Aparte de Angus, y del futuro misionero médico Ira Hinkley, el primero que descubrió cuál era su futuro fue Gordito Pfaff. Iba a ser obstetra… o, como decían técnicamente los estudiantes de medicina, un «sacabebés». Gordito tenía alma de comadrona; simpatizaba con las mujeres en su jadeante calvario, simpatizaba sincera y casi lacrimosamente, y era espléndido en lo de estar esperando sentado, tomando té.

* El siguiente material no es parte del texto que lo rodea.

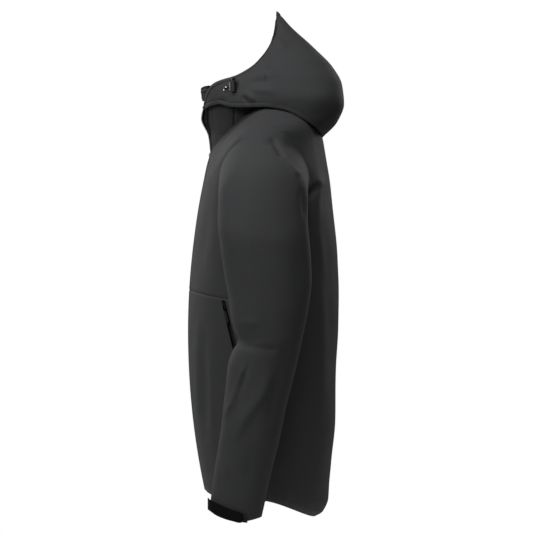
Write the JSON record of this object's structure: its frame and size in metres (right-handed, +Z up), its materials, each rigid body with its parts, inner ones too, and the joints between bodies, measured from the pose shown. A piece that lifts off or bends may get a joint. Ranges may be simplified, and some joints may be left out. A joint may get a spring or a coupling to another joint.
{
  "type": "hardshell jacket",
  "caption": "Hooded hardshell jacket with a full-length front zip, hand pockets, bent sleeves, cuff tabs and hood cord locks.",
  "frame": {"origin": "bearing point of the hanger loop, inside the back of the neck", "axes": "+Z up, the wearer faces -Y, the wearer's left arm is on +X"},
  "size_m": [0.654, 0.2992, 0.975],
  "materials": {
    "shell": "matte charcoal three-layer woven shell",
    "lining": "brushed dark tricot",
    "webbing": "fine black woven tape",
    "zip_tape": "coated black zip tape",
    "zip_coil": "black nylon coil",
    "hardware": "black lacquered zinc",
    "pull": "moulded black rubber",
    "nickel": "bright nickel plate",
    "lock_plastic": "moulded black acetal",
    "cord": "braided black elastic cord",
    "hook_loop": "black hook and loop tape"
  },
  "bodies": {
    "torso": {"back_panel": "shell", "left_front_upper_panel": "shell", "right_front_upper_panel": "shell", "left_front_lower_panel": "shell", "right_front_lower_panel": "shell", "hem_facing": "shell", "left_collar": "shell", "right_collar": "shell", "hood_neck_band": "shell", "storm_flap": "shell", "left_pocket_bag": "lining", "right_pocket_bag": "lining", "chin_guards": "lining", "hanger_loop": "webbing", "neck_tape": "webbing", "left_front_zip_tape": "zip_tape", "right_front_zip_tape": "zip_tape", "left_collar_zip_tape": "zip_tape", "right_collar_zip_tape": "zip_tape", "left_pocket_zip_tape": "zip_tape", "right_pocket_zip_tape": "zip_tape", "left_front_zip_coil": "zip_coil", "right_front_zip_coil": "zip_coil", "left_pocket_zip_coil": "zip_coil", "right_pocket_zip_coil": "zip_coil", "front_zip_box": "hardware", "front_zip_pin": "hardware"},
    "hood": {"left_hood_panel": "shell", "right_hood_panel": "shell", "hood_eyelets": "nickel", "cord_lock_plates": "nickel", "left_cord_lock_spring": "nickel", "right_cord_lock_spring": "nickel", "left_cord_lock_barrel": "lock_plastic", "right_cord_lock_barrel": "lock_plastic", "left_hood_cord": "cord", "right_hood_cord": "cord"},
    "front_zip_slider": {"front_zip_slider": "hardware"},
    "front_zip_pull": {"front_zip_pull": "pull"},
    "left_upper_sleeve": {"left_upper_sleeve": "shell"},
    "left_forearm": {"left_forearm_sleeve": "shell", "left_elbow_fabric": "shell", "left_cuff": "shell", "left_cuff_loop_strip": "hook_loop"},
    "left_cuff_tab": {"left_cuff_tab": "webbing", "left_cuff_hook_patch": "hook_loop"},
    "left_pocket_slider": {"left_pocket_zip_slider": "hardware"},
    "left_pocket_pull": {"left_pocket_zip_pull": "pull"},
    "left_lock_button": {"left_cord_lock_button": "lock_plastic"},
    "right_upper_sleeve": {"right_upper_sleeve": "shell"},
    "right_forearm": {"right_forearm_sleeve": "shell", "right_elbow_fabric": "shell", "right_cuff": "shell", "right_cuff_loop_strip": "hook_loop"},
    "right_cuff_tab": {"right_cuff_tab": "webbing", "right_cuff_hook_patch": "hook_loop"},
    "right_pocket_slider": {"right_pocket_zip_slider": "hardware"},
    "right_pocket_pull": {"right_pocket_zip_pull": "pull"},
    "right_lock_button": {"right_cord_lock_button": "lock_plastic"}
  },
  "joints": [
    {"name": "hood_raise", "type": "hinge", "parent": "torso", "child": "hood", "pos_m": [0, -0.16, 0.03], "axis": [1, 0, 0], "range_deg": [0, 32]},
    {"name": "front_zip_run", "type": "hinge", "parent": "torso", "child": "front_zip_slider", "pos_m": [0, 1.23, -0.43], "axis": [1, 0, 0], "range_deg": [0, 25.2]},
    {"name": "front_zip_pull_swing", "type": "hinge", "parent": "front_zip_slider", "child": "front_zip_pull", "pos_m": [0, -0.17564, -0.08359], "axis": [-1, 0, 0], "range_deg": [0, 160]},
    {"name": "left_shoulder_swing", "type": "hinge", "parent": "torso", "child": "left_upper_sleeve", "pos_m": [0.208, -0.07, -0.14], "axis": [-1, 0, 0], "range_deg": [-30, 80]},
    {"name": "left_elbow_bend", "type": "hinge", "parent": "left_upper_sleeve", "child": "left_forearm", "pos_m": [0.27, -0.06, -0.44], "axis": [-1, 0, 0], "range_deg": [-15, 60], "deforming": ["left_elbow_fabric"]},
    {"name": "left_cuff_tab_peel", "type": "hinge", "parent": "left_forearm", "child": "left_cuff_tab", "pos_m": [0.282, -0.17005, -0.737], "axis": [0, 0, -1], "range_deg": [0, 70]},
    {"name": "left_pocket_zip_run", "type": "slide", "parent": "torso", "child": "left_pocket_slider", "axis": [0.1285, 0.257, -0.9578], "range_m": [0, 0.145]},
    {"name": "left_pocket_pull_swing", "type": "hinge", "parent": "left_pocket_slider", "child": "left_pocket_pull", "pos_m": [0.17804, -0.1459, -0.37822], "axis": [-0.4912, -0.8225, -0.2866], "range_deg": [0, 160]},
    {"name": "left_cord_lock_press", "type": "slide", "parent": "hood", "child": "left_lock_button", "axis": [0, 0, -1], "range_m": [0, 0.003], "stiffness_N_per_m": 900, "springref_m": -0.0005, "deforming": ["left_cord_lock_spring"]},
    {"name": "right_shoulder_swing", "type": "hinge", "parent": "torso", "child": "right_upper_sleeve", "pos_m": [-0.208, -0.07, -0.14], "axis": [-1, 0, 0], "range_deg": [-30, 80]},
    {"name": "right_elbow_bend", "type": "hinge", "parent": "right_upper_sleeve", "child": "right_forearm", "pos_m": [-0.27, -0.06, -0.44], "axis": [-1, 0, 0], "range_deg": [-15, 60], "deforming": ["right_elbow_fabric"]},
    {"name": "right_cuff_tab_peel", "type": "hinge", "parent": "right_forearm", "child": "right_cuff_tab", "pos_m": [-0.282, -0.17005, -0.737], "axis": [0, 0, 1], "range_deg": [0, 70]},
    {"name": "right_pocket_zip_run", "type": "slide", "parent": "torso", "child": "right_pocket_slider", "axis": [-0.1285, 0.257, -0.9578], "range_m": [0, 0.145]},
    {"name": "right_pocket_pull_swing", "type": "hinge", "parent": "right_pocket_slider", "child": "right_pocket_pull", "pos_m": [-0.17804, -0.1459, -0.37822], "axis": [-0.4912, 0.8225, 0.2866], "range_deg": [0, 160]},
    {"name": "right_cord_lock_press", "type": "slide", "parent": "hood", "child": "right_lock_button", "axis": [0, 0, -1], "range_m": [0, 0.003], "stiffness_N_per_m": 900, "springref_m": -0.0005, "deforming": ["right_cord_lock_spring"]}
  ]
}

Durante su primer caso de obstetricia, cuando el estudiante que estaba con él se sentía solo nervioso, mientras trajinaban junto a la cama en la dura desolación de la habitación del hospital, Gordito estaba aterrado, y ansiaba como jamás había ansiado nada en su blanda pero melancólica existencia confortar a aquella desconocida pálida y tensa, asumir él mismo sus dolores.
Mientras los demás iban decidiéndose, a menudo por casualidad, a menudo a través de la familia, por sus diversas especialidades, Martin permanecía dudoso. Admiraba la insistencia del decano Silva en el servicio inmediato del médico a la humanidad, pero no podía olvidar las frescas horas ascéticas del laboratorio. Hacia finales del segundo año, pasó a ser necesario tomar una decisión, y se sintió conmovido por un discurso en el que el decano Silva condenaba la excesiva especialización y pintaba al excelente viejo médico de pueblo, sacerdote y padre de sus pacientes, sano bajo cielos abiertos, sereno en la conquista de sí mismo. A esto se sumó la llegada de cartas urgentes del señor Tozer, rogando a Martin que se estableciese en Wheatsylvania.
Tozer amaba a su hija, era evidente, y le gustaba, más o menos, Martin, y les quería cerca de él. Wheatsylvania era una «buena plaza», les decía: campesinos bohemios y alemanes y holandeses y escandinavos que pagaban sus facturas. El médico más próximo era Hesselink, que estaba en Groningen, a casi quince kilómetros de distancia, y que tenía más trabajo del que podía atender. Si se iban allí, él ayudaría a Martin a comprar el equipo que necesitase: hasta le enviaría un cheque inmediatamente y después, durante su internado de dos años en el hospital. El capital de Martin estaba prácticamente agotado. A Angus Duer y a él les habían concedido plazas en el Hospital General de Zenith, donde podrían recibir una formación incomparable, pero el Hospital General de Zenith solo daba a sus internos, el primer año, comida y habitación, y Martin temía que no iba a poder aceptar el nombramiento. La oferta de Tozer le emocionó. Leora y él estuvieron toda la noche levantados hablando con entusiasmo de la libertad del Oeste, de los corazones bondadosos y las manos amistosas de los pioneros, del heroísmo y la utilidad de los médicos rurales, y esta vez llegaron a una decisión que se mantuvo firme.
Se establecerían en Wheatsylvania.
Si echaba de menos un poco la investigación y la curiosidad divina de Gottlieb… bueno, ¡sería un médico rural como Robert Koch! No degeneraría convirtiéndose en un jugador de bridge, un zángano cazador de patos. Tendría un pequeño laboratorio propio. De este modo llegó al final de año y se graduó, lució el birrete y la toga bastante azorado. Angus fue el primero y Martin el séptimo de la clase. Dijo adiós, con lamentaciones y abundante cerveza; encontró una habitación para Leora más cerca del hospital; y pasó a convertirse en Martin L. Arrowsmith, doctor en Medicina, médico residente del Hospital General de Zenith.